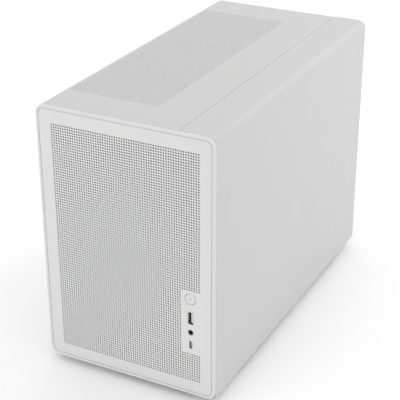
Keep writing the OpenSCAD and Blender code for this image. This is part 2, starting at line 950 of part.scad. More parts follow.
// Sockets on the board's rear edge: x and z from the window's corner, then width and height
socket_sizes = [
    for (i = [0:2]) [io_win[0] - 19, 12 + i * 22, 16, 16],
    for (i = [0:1]) [io_win[0] - 19, 82 + i * 26, 16, 20],
    for (i = [0:2]) [8, 16 + i * 16, 11, 12],
    [6, 84, 14, 40]];

module socket_boxes(y, grow) {
    for (p = socket_sizes)
        translate([io_win_x + p[0], 0, io_win_z + p[1]])
            box([-grow, p[2] + grow], y, [-grow, p[3] + grow]);
}

module rear_ports() {
    color(steel)
    socket_boxes([board_y[1] - 18, rear_out + 0.6], 0);
    color(black)
    box([io_win_x + 6, board_x], [board_y[1] - 20, board_y[1] - 18], [io_win_z + 10, io_win_z + 134]);
}

module io_shield() {
    color(steel)
    difference() {
        box([io_win_x - 1.5, io_win_x + io_win[0] + 1], [rear_in - 1, rear_in],
            [io_win_z - 2, io_win_z + io_win[1] + 2]);
        socket_boxes([rear_in - 2, rear_in + 1], 0.3);
    }
}

module memory_modules() {
    color(green)
    for (i = [0:1])
        box([board_x - 36, board_x - 8], [board_y[0] + 64 + 10 * i, board_y[0] + 65.2 + 10 * i],
            [board_z[1] - 142, board_z[1] - 9]);
}

// Base, heat pipes and a stack of fins
module cpu_cooler() {
    x0 = board_x - 6;
    color(steel) {
        box([x0 - 10, x0], [cpu[0] - 20, cpu[0] + 20], [cpu[1] - 20, cpu[1] + 20]);
        for (y = [-12, 0, 12])
            translate([0, cpu[0] + y, cpu[1]]) rod_x(fin_x[0] - 3, x0 - 8 - fin_x[0] + 3, 3);
        for (x = [fin_x[0]:5:fin_x[1]])
            box([x, x + 1], [cpu[0] - fin_d / 2, cpu[0] + fin_d / 2], [cpu[1] - 45, cpu[1] + 45]);
    }
}

cpu_fan_at = [(fin_x[0] + fin_x[1]) / 2, cpu[0] - fin_d / 2, cpu[1]];
cpu_fan_r = cpu_fan_s / 2 - 2;

module cpu_fan_frame() {
    color(black)
    translate(cpu_fan_at)
        rotate([90, 0, 0]) fan_frame(cpu_fan_s, fan_t, cpu_fan_r, 16);
}

module cpu_fan_rotor() {
    color(black)
    translate(cpu_fan_at)
        rotate([90, 0, 0]) fan_rotor(fan_t, cpu_fan_r, 16, 9, 52);
}

// ---- Graphics card ----

module graphics_card() {
    color(green)
    box([card_x - card_h, card_x], card_y, [card_z, card_z + pcb_t]);
    color(green)
    box([card_x, board_x - 2], [board_y[0] + 72, board_y[0] + 158], [card_z, card_z + pcb_t]);
    color(steel) {
        box([card_x - card_h - 4, card_x - 1], [rear_in - 3, rear_in - 2], [card_z - 34, card_z + 5]);
        box([card_x - card_h - 4, card_x - 1], [rear_in - 2, rear_in - 1], [card_z - 34, card_z + 5]);
    }
}

module card_cooler() {
    color(steel) {
        box([card_x - card_h + 3, card_x - 3], [card_y[0] + 6, card_y[1] - 14], [card_z - 5, card_z]);
        for (y = [card_y[0] + 8:6:card_y[1] - 18])
            box([card_x - card_h + 3, card_x - 3], [y, y + 1], [card_z - 16, card_z - 5]);
    }
}

// Shroud round two fans, each on a spider of its own
module card_shroud() {
    x = [card_x - card_h, card_x];
    y = [card_y[0] + 2, card_y[1] - 12];
    color(black) {
        difference() {
            box(x, y, [card_z - 38, card_z]);
            box([x[0] + 1.5, x[1] - 1.5], [y[0] + 1.5, y[1] - 1.5], [card_z - 36, card_z + eps]);
            for (fy = card_fan_y)
                translate([card_x - card_h / 2, fy, card_z - 39]) cylinder(h = 4, r = card_r + 1);
        }
        for (fy = card_fan_y)
            translate([card_x - card_h / 2, fy, card_z - 19]) {
                rotate(45) translate([0, 0, -3]) card_spider();
                translate([0, 0, -15]) cylinder(h = 12, r = shaft_dia / 2);
            }
    }
}

module card_spider() {
    cylinder(h = 3, r = 14);
    for (a = [45, 225])
        rotate(a)
            translate([-2, 0, 0]) cube([4, card_h / 2 - 1, 3]);
}

module card_rotor(i) {
    color(black)
    translate([card_x - card_h / 2, card_fan_y[i], card_z - 19])
        rotate([180, 0, 0])
            fan_rotor(20, card_r + 0.7, 14, 9, 56);
}

module card_rotor_1() card_rotor(0);

module card_rotor_2() card_rotor(1);

// Blanks behind the two free slots
module slot_covers() {
    color(white)
    for (i = [0, 1])
        box([slot_x0 - 4, slot_x0 + slot_win[0] + 4], [rear_in - 1, rear_in],
            [slot_z[i] - 9.2, slot_z[i] + 9.2]);
}

// ---- Fasteners and drive ----

// Pan head screw along +Z: the head stands on the origin, the shank runs down
module screw(r, l) {
    cylinder(h = 1.6, r = 2 * r);
    translate([0, 0, -l]) cylinder(h = l, r = r);
}

module screws() {
    color(steel) {
        board_screw_places()
            translate([board_x, 0, 0]) rotate([0, -90, 0]) screw(1.5, pcb_t);
        for (s = [-1, 1])
            translate([inlet[0], rear_out + 2.4, inlet[1] + s * 20])
                rotate([-90, 0, 0]) screw(1.5, 2.4);
    }
}

module drive() {
    color(steel)
    box([tray_x + sheet, tray_x + sheet + 7], [board_y[0] - 40, board_y[0] + 60],
        [board_z[1] - 150, board_z[1] - 80]);
}

front_frame();
front_panel();
front_studs();
front_filter();
power_button();
power_lens();
switch_plunger();
power_switch();
button_guide();
io_bracket();
io_board();
usb_a_shell();
usb_a_tongue();
headset_socket();
usb_c_shell();
usb_c_tongue();
top_panel();
top_studs();
top_filter();
left_side_panel();
left_studs();
right_side_panel();
right_studs();
panel_clips();
chassis_front();
chassis_base();
chassis_top();
rear_panel();
motherboard_tray();
feet();
foot_pads();
filter_rails();
bottom_filter();
psu_case();
psu_electronics();
psu_grille();
psu_rotor();
psu_rocker();
mains_inlet();
mains_lead();
motherboard();
board_parts();
rear_ports();
io_shield();
memory_modules();
cpu_cooler();
cpu_fan_frame();
cpu_fan_rotor();
graphics_card();
card_cooler();
card_shroud();
card_rotor_1();
card_rotor_2();
slot_covers();
fan_frames();
top_front_rotor();
top_rear_rotor();
rear_rotor();
screws();
drive();
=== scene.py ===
"""Looks for a white desktop computer tower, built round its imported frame. Pieces are made in millimetres."""

import math

import bmesh
import bpy
from mathutils import Matrix, Vector
from mathutils.geometry import tessellate_polygon


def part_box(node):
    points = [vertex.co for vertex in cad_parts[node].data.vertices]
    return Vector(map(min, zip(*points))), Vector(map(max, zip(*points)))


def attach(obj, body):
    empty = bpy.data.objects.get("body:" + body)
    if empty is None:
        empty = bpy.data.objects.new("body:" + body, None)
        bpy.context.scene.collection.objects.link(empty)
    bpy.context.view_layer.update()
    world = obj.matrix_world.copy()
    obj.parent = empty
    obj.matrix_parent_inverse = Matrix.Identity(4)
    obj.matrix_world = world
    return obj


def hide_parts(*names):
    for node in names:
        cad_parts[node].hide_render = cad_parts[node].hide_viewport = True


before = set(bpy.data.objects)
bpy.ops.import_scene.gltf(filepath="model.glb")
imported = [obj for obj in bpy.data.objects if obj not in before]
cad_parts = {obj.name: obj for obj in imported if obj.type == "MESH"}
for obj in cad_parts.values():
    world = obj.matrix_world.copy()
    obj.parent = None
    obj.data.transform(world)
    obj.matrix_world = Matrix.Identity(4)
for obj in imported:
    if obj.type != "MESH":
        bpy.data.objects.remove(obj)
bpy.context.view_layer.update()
scene = bpy.context.scene

# ---- Camera ----
# A long lens, above the tower and to its right, so that the front, the right side and the top show.

azimuth = math.radians(27.33)
elevation = math.radians(26.309)
roll = math.radians(-0.14)
towards = Vector((math.sin(azimuth) * math.cos(elevation), -math.cos(azimuth) * math.cos(elevation),
                  math.sin(elevation)))
level = (-towards).cross(Vector((0, 0, 1))).normalized()
upright = level.cross(-towards)
side = math.cos(roll) * level + math.sin(roll) * upright
up = math.cos(roll) * upright - math.sin(roll) * level
lens = bpy.data.cameras.new("camera")
lens.lens = 103.79
lens.clip_end = 20
camera = bpy.data.objects.new("camera", lens)
camera.matrix_world = Matrix((side, up, towards)).transposed().to_4x4()
camera.location = (0.54705, -1.0978, 0.73742)
scene.collection.objects.link(camera)
scene.camera = camera

# ---- Floor and light ----
# A pale matt floor under an even white sky, with wide soft lamps ahead of and over the tower, and a
# small one behind its right side for the rounded edge.

scene.view_settings.view_transform = "Standard"
sky = bpy.data.worlds.new("sky")
sky.use_nodes = True
sky.node_tree.nodes["Background"].inputs["Color"].default_value = (1, 1, 1, 1)
sky.node_tree.nodes["Background"].inputs["Strength"].default_value = 1.0
scene.world = sky


def soft_lamp(name, place, aim, size, power):
    """A square area lamp at place, turned towards aim."""
    lamp = bpy.data.lights.new(name, "AREA")
    lamp.size = size
    lamp.energy = power
    holder = bpy.data.objects.new(name, lamp)
    holder.location = place
    holder.rotation_euler = (Vector(aim) - Vector(place)).to_track_quat("-Z", "Y").to_euler()
    scene.collection.objects.link(holder)


soft_lamp("front_lamp", (-0.9, -2.2, 0.9), (0, -0.2, 0.12), 1.6, 5)
soft_lamp("top_lamp", (0.2, 0.3, 2.6), (0, 0, 0.3), 1.8, 2.4)
soft_lamp("edge_lamp", (1.1, 1.8, 1.25), (0.1, 0, 0.3), 0.8, 9)

floor_mesh = bpy.data.meshes.new("floor")
floor_mesh.from_pydata([(-6, -6, 0), (6, -6, 0), (6, 6, 0), (-6, 6, 0)], [], [(0, 1, 2, 3)])
floor_paint = bpy.data.materials.new("floor_paint")
floor_paint.use_nodes = True
floor_shader = floor_paint.node_tree.nodes["Principled BSDF"]
floor_shader.inputs["Base Color"].default_value = (0.97, 0.97, 0.97, 1)
floor_shader.inputs["Roughness"].default_value = 0.9
floor_mesh.materials.append(floor_paint)
floor = bpy.data.objects.new("floor", floor_mesh)
scene.collection.objects.link(floor)

# ---- Front frame ----
# Moulded frame of white ABS: the rim that shows, a stepped skirt that the metal skin covers, and a
# flange that the front panel's studs go through. It screws to the chassis front.


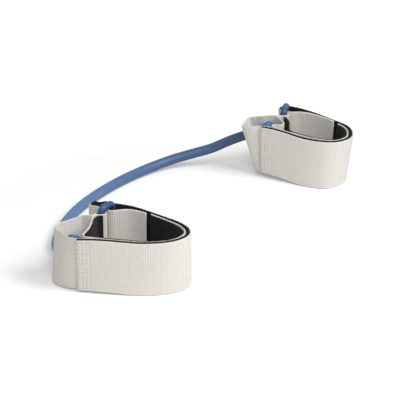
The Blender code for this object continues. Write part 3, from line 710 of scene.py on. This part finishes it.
def to_world(cuff, points):
    """Points of a cuff's own frame, in the row frame."""
    turn = math.radians(cuff["turn"])
    points = np.asarray(points, float)
    x = points[..., 0] * math.cos(turn) - points[..., 1] * math.sin(turn) + cuff["place"][0] * MM
    y = points[..., 0] * math.sin(turn) + points[..., 1] * math.cos(turn) + cuff["place"][1] * MM
    return np.stack([x, y, points[..., 2]], axis=-1)


def add_object(name, data):
    """A new object in the scene."""
    made = bpy.data.objects.new(name, data)
    bpy.context.scene.collection.objects.link(made)
    return made


def bmesh_data(name, shape, **settings):
    """Mesh data with one of bmesh's own shapes."""
    mesh = bmesh.new()
    shape(mesh, **settings)
    data = bpy.data.meshes.new(name)
    mesh.to_mesh(data)
    mesh.free()
    return data


def band_faces(rings, sides, closed=False, first=0):
    """Faces between the rings of points along a bar, from a first point on."""
    faces = []
    for ring in range(rings if closed else rings - 1):
        here, there = first + ring * sides, first + (ring + 1) % rings * sides
        for k in range(sides):
            after = (k + 1) % sides
            faces.append((here + k, here + after, there + after, there + k))
    return faces


def end_faces(rings, sides):
    """The two end faces of a bar."""
    return [tuple(range(sides))[::-1], tuple(range((rings - 1) * sides, rings * sides))]


def circle(radius, angles):
    """Points round a centre. The radius is one number, or one for each angle."""
    return np.stack([radius * np.cos(angles), radius * np.sin(angles)], axis=-1)


def round_angles(sides):
    """The angles of a round bar's sides."""
    return np.linspace(0.0, 2 * math.pi, sides + 1)[:-1]


def axis_frame(place, axis):
    """Matrix of a place whose Z runs along an axis."""
    return Matrix.Translation(place) @ axis.to_track_quat("Z", "Y").to_matrix().to_4x4()


def mesh_object(name, points, faces, material, uvs=None, smooth_angle=50.0):
    """A mesh object from points, faces and a place on the cloth for each point."""
    data = bpy.data.meshes.new(name)
    data.from_pydata([tuple(p) for p in points], [], faces)
    if uvs is not None:
        layer = data.uv_layers.new(name="UVMap")
        corners = np.zeros(len(data.loops), np.int32)
        data.loops.foreach_get("vertex_index", corners)
        layer.data.foreach_set("uv", np.asarray(uvs, np.float32)[corners].ravel())
    data.validate()
    data.materials.append(material)
    data.shade_smooth()
    data.set_sharp_from_angle(angle=math.radians(smooth_angle))
    return add_object(name, data)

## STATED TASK
Using the listing above, show every line that includes the string "before".

## EXPECTED ANSWER
before = set(bpy.data.objects)
imported = [obj for obj in bpy.data.objects if obj not in before]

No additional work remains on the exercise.